Find every line below that contains the word "scene" and copy it out.

DATASET CONTENT:
********************

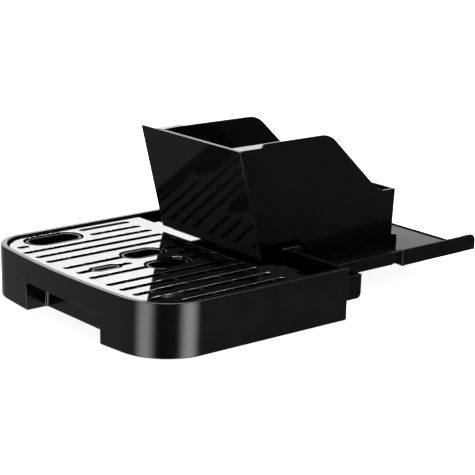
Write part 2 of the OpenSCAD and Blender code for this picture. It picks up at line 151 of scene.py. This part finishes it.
tub = black_plastic("tub_black", 0.0022, 0.0032, (0.12, 0.18), 1.42)
polish_top(tub)
lattice = black_plastic("lattice_black", 0.002, 0.003, (0.4, 0.5), 1.15)
insert = black_plastic("insert_black", 0.002, 0.003, (0.1, 0.16), 1.45)
gloss = black_plastic("container_black", 0.0040, 0.0048, (0.03, 0.07), 1.25, 0.01, 0.01)
carrier = black_plastic("carrier_black", 0.0030, 0.0040, (0.08, 0.14), 1.19)
steel = polished_steel("mirror_steel", min(v.co.x for v in nodes["grille_plate"].data.vertices))

PAINT = {
    tub: ["tray_tub"],
    steel: ["grille_plate", "grille_tab_left", "grille_tab_right", "float_clip", "panel_screws"],
    lattice: ["grille_frame"],
    insert: ["front_funnel", "left_funnel", "right_funnel", "float_well", "level_float",
             "carrier_hook_left", "carrier_hook_right"],
    gloss: ["grounds_container", "container_front_panel"],
    carrier: ["carrier_channel", "carrier_shelf", "container_stop", "guide_rail_left", "guide_rail_right"],
}


# ---------------------------------------------------------------- edges
# Edge rounding in millimetres, where the plain CAD edge is too sharp
EDGE = {
    "tray_tub": 0.6, "grille_plate": 0.08, "grounds_container": 0.35, "container_front_panel": 0.8,
    "carrier_channel": 0.4, "carrier_shelf": 0.3, "carrier_hook_left": 0.9, "carrier_hook_right": 0.9,
    "container_stop": 0.5, "guide_rail_left": 0.7, "guide_rail_right": 0.7, "front_funnel": 0.4,
    "left_funnel": 0.4, "right_funnel": 0.4, "float_well": 0.4, "level_float": 0.5,
}
WELD = 1e-6
CREASE_DEGREES = 32
ROUND_DEGREES = 40


def mark_creases(mesh):
    """Marks the edges where faces meet at a clear angle, seen through the seams of the CAD mesh."""
    joined = bmesh.new()
    joined.from_mesh(mesh)
    bmesh.ops.remove_doubles(joined, verts=joined.verts, dist=WELD)
    limit = math.radians(CREASE_DEGREES)

    def key(a, b):
        return frozenset(tuple(round(c / (4 * WELD)) for c in point) for point in (a, b))

    creases = {key(*(v.co for v in e.verts)) for e in joined.edges if e.calc_face_angle(math.pi) > limit}
    joined.free()
    points = [v.co for v in mesh.vertices]
    sharp = [key(*(points[i] for i in e.vertices)) in creases for e in mesh.edges]
    mesh.polygons.foreach_set("use_smooth", [True] * len(mesh.polygons))
    mesh.edges.foreach_set("use_edge_sharp", sharp)


def finish_edges(obj, width):
    """Joins the seams of the CAD mesh, rounds its edges and shades it smoothly."""
    mark_creases(obj.data)
    weld = obj.modifiers.new("join_seams", "WELD")
    weld.merge_threshold = WELD
    if width:
        edge = obj.modifiers.new("round_edges", "BEVEL")
        edge.width = width * MM
        edge.segments = 2
        edge.limit_method = "ANGLE"
        edge.angle_limit = math.radians(ROUND_DEGREES)
        edge.use_clamp_overlap = False
    flat = obj.modifiers.new("flat_faces", "WEIGHTED_NORMAL")
    flat.keep_sharp = True
    flat.weight = 80


for paint, names in PAINT.items():
    for name in names:
        obj = nodes[name]
        obj.data.materials.clear()
        obj.data.materials.append(paint)
        finish_edges(obj, EDGE.get(name, 0))

# ---------------------------------------------------------------- stage
FLOOR_HALF = 9
FLOOR_GAP = 0.2 * MM


def pale_floor():
    """White floor that glows a little and stays out of the mirror images."""
    m, tree, shader = material("pale_floor")
    shader.inputs["Base Color"].default_value = (0.8, 0.8, 0.8, 1)
    shader.inputs["Roughness"].default_value = 1.0
    shader.inputs["Specular IOR Level"].default_value = 0.0
    shader.inputs["Emission Color"].default_value = (1, 1, 1, 1)
    shader.inputs["Emission Strength"].default_value = 0.9
    mesh = bpy.data.meshes.new("floor")
    corners = [(x * FLOOR_HALF, y * FLOOR_HALF, 0) for x, y in ((-1, -1), (1, -1), (1, 1), (-1, 1))]
    mesh.from_pydata(corners, [], [(0, 1, 2, 3)])
    mesh.materials.append(m)
    floor = bpy.data.objects.new("floor", mesh)
    scene.collection.objects.link(floor)
    floor.location.z = cad_lo.z - FLOOR_GAP
    floor.visible_glossy = False


def softbox(place, width, height, power):
    """Rectangular light that looks at the middle of the floor."""
    light = bpy.data.lights.new("softbox", "AREA")
    light.shape = "RECTANGLE"
    light.size = width
    light.size_y = height
    light.energy = power
    o = bpy.data.objects.new("softbox", light)
    scene.collection.objects.link(o)
    o.location = place
    o.rotation_mode = "QUATERNION"
    o.rotation_quaternion = (-Vector(place)).to_track_quat("-Z", "Y")


pale_floor()
softbox((-0.3, 0.4, 1.9), 1.6, 1.2, 60)

# ---------------------------------------------------------------- studio
# Brightness of the studio overhead, behind, in front, to the side and low behind
DOME = 0.35
BACK = 0.65
BACK_LOW = 0.05
FRONT = 0.22
SIDE = 0.06
GLOW = 1.8
# Azimuth in degrees and brightness of the two tall strip lights
STRIPS = ((-78, 6.0), (10, 7.0))
# Middles of the bright and dark parts, as directions from the object
BEHIND = (-0.726, 0.634, 0.25)
FRONT_LEFT = (-0.726, -0.634, 0.35)
LOW_FRONT = (-0.75, -0.62, -0.3)
LOW_SIDE = (0.75, 0.62, -0.3)
LOW_BEHIND = (-0.75, 0.66, 0.15)

world = bpy.data.worlds.new("studio")
scene.world = world
world.use_nodes = True
sky_tree = world.node_tree
background = sky_tree.nodes["Background"]
background.inputs["Color"].default_value = (1, 1, 1, 1)
direction = sky_tree.nodes.new("ShaderNodeTexCoord").outputs["Generated"]
parts = sky_tree.nodes.new("ShaderNodeSeparateXYZ")
link(sky_tree, direction, parts.inputs["Vector"])


def calc(operation, a, b=None):
    node = sky_tree.nodes.new("ShaderNodeMath")
    node.operation = operation
    for socket, value in zip(node.inputs, (a, b)):
        if isinstance(value, (int, float)):
            socket.default_value = value
        elif value is not None:
            link(sky_tree, value, socket)
    return node.outputs["Value"]


def fade(value, start, end, low, high):
    """Smooth step from low to high while value goes from start to end."""
    return remap(sky_tree, value, start, end, low, high, smooth=True)


def towards(vector):
    """Cosine of the angle between the direction looked at and a vector."""
    node = sky_tree.nodes.new("ShaderNodeVectorMath")
    node.operation = "DOT_PRODUCT"
    node.inputs[1].default_value = Vector(vector).normalized()
    link(sky_tree, direction, node.inputs[0])
    return node.outputs["Value"]


height = parts.outputs["Z"]
bearing = calc("ARCTAN2", parts.outputs["Y"], parts.outputs["X"])


def strip(degrees, strength, inner=2, outer=26):
    """A tall soft strip light at an azimuth, as bright as strength in its middle."""
    away = calc("ABSOLUTE", calc("SUBTRACT", bearing, math.radians(degrees)))
    profile = fade(away, math.radians(inner), math.radians(outer), strength, 0)
    return calc("MULTIPLY", profile, fade(height, -0.1, 0.12, 1, 0))


def glow():
    """Bright band just above the horizon behind the object, which lights the upper edges."""
    band = calc("MULTIPLY", fade(height, 0.215, 0.26, 1, 0), fade(height, -0.05, 0.05, 0, 1))
    return calc("MULTIPLY", fade(towards(LOW_BEHIND), 0.8, 0.95, 0, GLOW), band)


lights = [
    calc("MULTIPLY", fade(height, 0.05, 0.3, 0, DOME), fade(towards(FRONT_LEFT), 0.3, 0.8, 1, 0)),
    fade(towards(BEHIND), 0.5, 0.9, BACK_LOW, BACK),
    fade(towards(LOW_FRONT), 0.45, 0.85, 0, FRONT),
    fade(towards(LOW_SIDE), 0.45, 0.85, 0, SIDE),
    glow(),
] + [strip(*s) for s in STRIPS]
sky = lights[0]
for light in lights[1:]:
    sky = calc("ADD", sky, light)
link(sky_tree, sky, background.inputs["Strength"])

# ---------------------------------------------------------------- camera
CAMERA_PLACE = (0.9669, -0.8572, 0.4005)
AZIMUTH, ELEVATION, ROLL = (math.radians(v) for v in (48.88, 15.50, 1.88))

cam_data = bpy.data.cameras.new("camera")
cam_data.sensor_width = 36
cam_data.lens = 119.36
cam_data.clip_start = 0.05
cam_data.clip_end = 60
cam = bpy.data.objects.new("camera", cam_data)
scene.collection.objects.link(cam)
cam.location = CAMERA_PLACE
flat_part = math.cos(ELEVATION)
view_from = Vector((math.sin(AZIMUTH) * flat_part, -math.cos(AZIMUTH) * flat_part, math.sin(ELEVATION)))
level_view = (-view_from).to_track_quat("-Z", "Y")
cam.rotation_mode = "QUATERNION"
cam.rotation_quaternion = level_view @ Matrix.Rotation(ROLL, 3, "Z").to_quaternion()
scene.camera = cam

********************

THE REPLY:
Write part 2 of the OpenSCAD and Blender code for this picture. It picks up at line 151 of scene.py. This part finishes it.
    scene.collection.objects.link(floor)
    scene.collection.objects.link(o)
scene.world = world
scene.collection.objects.link(cam)
scene.camera = cam